Copy each line below that contains "axes".

------ Collected data ------

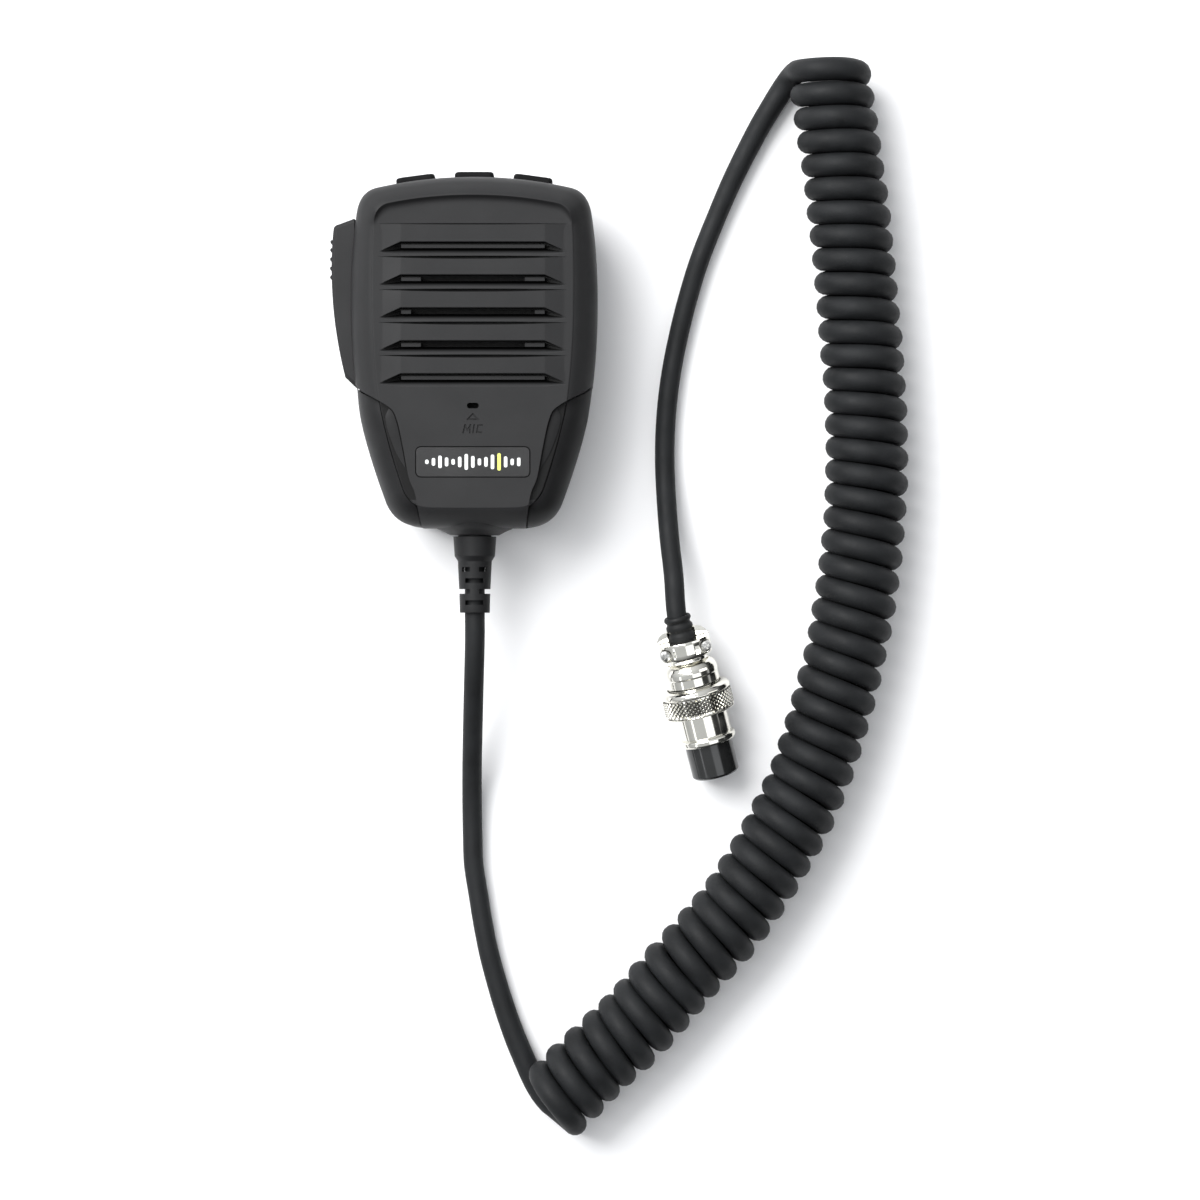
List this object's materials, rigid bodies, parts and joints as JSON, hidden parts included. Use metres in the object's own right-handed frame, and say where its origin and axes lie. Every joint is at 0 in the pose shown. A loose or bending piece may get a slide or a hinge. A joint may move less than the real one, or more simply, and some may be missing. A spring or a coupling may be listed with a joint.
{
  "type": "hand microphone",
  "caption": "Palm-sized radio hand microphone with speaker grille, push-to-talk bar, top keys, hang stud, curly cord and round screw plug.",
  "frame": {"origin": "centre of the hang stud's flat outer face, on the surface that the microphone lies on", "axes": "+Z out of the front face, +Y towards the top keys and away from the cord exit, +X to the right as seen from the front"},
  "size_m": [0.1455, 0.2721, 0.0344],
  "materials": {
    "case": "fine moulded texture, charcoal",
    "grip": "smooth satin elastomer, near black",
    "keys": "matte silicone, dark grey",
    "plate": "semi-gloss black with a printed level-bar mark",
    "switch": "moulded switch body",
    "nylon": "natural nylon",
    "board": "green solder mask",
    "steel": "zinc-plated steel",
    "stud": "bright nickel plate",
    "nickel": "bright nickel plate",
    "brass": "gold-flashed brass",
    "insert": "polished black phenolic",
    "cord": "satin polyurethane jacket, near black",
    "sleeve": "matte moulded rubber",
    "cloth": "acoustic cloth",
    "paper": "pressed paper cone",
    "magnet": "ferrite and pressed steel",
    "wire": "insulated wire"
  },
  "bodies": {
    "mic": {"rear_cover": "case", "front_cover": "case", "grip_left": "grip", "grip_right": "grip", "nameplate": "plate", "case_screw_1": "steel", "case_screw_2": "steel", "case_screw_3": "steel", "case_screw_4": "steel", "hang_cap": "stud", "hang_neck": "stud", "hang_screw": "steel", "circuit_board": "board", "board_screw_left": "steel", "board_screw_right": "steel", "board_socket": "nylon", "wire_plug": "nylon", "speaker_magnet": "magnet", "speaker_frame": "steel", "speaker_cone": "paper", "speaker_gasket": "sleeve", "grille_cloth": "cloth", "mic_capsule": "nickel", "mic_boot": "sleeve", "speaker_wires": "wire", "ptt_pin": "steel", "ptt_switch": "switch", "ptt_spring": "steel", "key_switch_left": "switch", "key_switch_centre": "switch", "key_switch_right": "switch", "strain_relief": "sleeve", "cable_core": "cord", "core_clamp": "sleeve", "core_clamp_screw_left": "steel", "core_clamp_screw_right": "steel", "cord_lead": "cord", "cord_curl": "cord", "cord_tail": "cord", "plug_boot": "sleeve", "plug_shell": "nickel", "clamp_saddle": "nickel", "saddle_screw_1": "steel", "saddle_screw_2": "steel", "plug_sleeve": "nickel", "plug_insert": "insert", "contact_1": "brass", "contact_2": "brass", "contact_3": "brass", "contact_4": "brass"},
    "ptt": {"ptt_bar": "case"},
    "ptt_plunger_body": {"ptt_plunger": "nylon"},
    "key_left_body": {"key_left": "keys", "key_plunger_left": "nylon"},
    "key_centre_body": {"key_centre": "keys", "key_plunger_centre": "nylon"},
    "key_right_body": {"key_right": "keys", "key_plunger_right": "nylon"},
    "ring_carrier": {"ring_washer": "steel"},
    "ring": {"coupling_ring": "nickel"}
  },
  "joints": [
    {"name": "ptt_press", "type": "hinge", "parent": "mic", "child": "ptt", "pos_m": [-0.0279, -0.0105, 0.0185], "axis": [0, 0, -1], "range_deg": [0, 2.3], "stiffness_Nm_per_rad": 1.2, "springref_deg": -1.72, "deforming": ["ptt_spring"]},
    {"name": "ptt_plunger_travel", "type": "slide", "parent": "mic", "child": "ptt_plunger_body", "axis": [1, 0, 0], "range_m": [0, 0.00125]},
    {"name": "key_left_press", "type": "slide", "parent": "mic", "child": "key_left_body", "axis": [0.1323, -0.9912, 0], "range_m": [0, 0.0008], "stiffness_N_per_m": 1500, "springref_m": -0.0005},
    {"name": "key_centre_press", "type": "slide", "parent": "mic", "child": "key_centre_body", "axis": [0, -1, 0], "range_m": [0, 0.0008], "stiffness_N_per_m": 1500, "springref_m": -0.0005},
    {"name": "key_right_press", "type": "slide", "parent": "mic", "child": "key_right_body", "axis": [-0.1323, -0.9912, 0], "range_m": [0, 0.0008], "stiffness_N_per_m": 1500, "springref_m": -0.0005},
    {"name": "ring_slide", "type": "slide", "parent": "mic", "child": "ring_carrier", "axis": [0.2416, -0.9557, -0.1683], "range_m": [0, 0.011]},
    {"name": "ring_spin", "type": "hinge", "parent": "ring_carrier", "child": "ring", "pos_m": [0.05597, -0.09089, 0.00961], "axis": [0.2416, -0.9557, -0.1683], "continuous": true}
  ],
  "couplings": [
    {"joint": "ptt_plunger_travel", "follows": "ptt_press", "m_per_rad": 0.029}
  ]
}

------

Complete response:
List this object's materials, rigid bodies, parts and joints as JSON, hidden parts included. Use metres in the object's own right-handed frame, and say where its origin and axes lie. Every joint is at 0 in the pose shown. A loose or bending piece may get a slide or a hinge. A joint may move less than the real one, or more simply, and some may be missing. A spring or a coupling may be listed with a joint.
  "frame": {"origin": "centre of the hang stud's flat outer face, on the surface that the microphone lies on", "axes": "+Z out of the front face, +Y towards the top keys and away from the cord exit, +X to the right as seen from the front"},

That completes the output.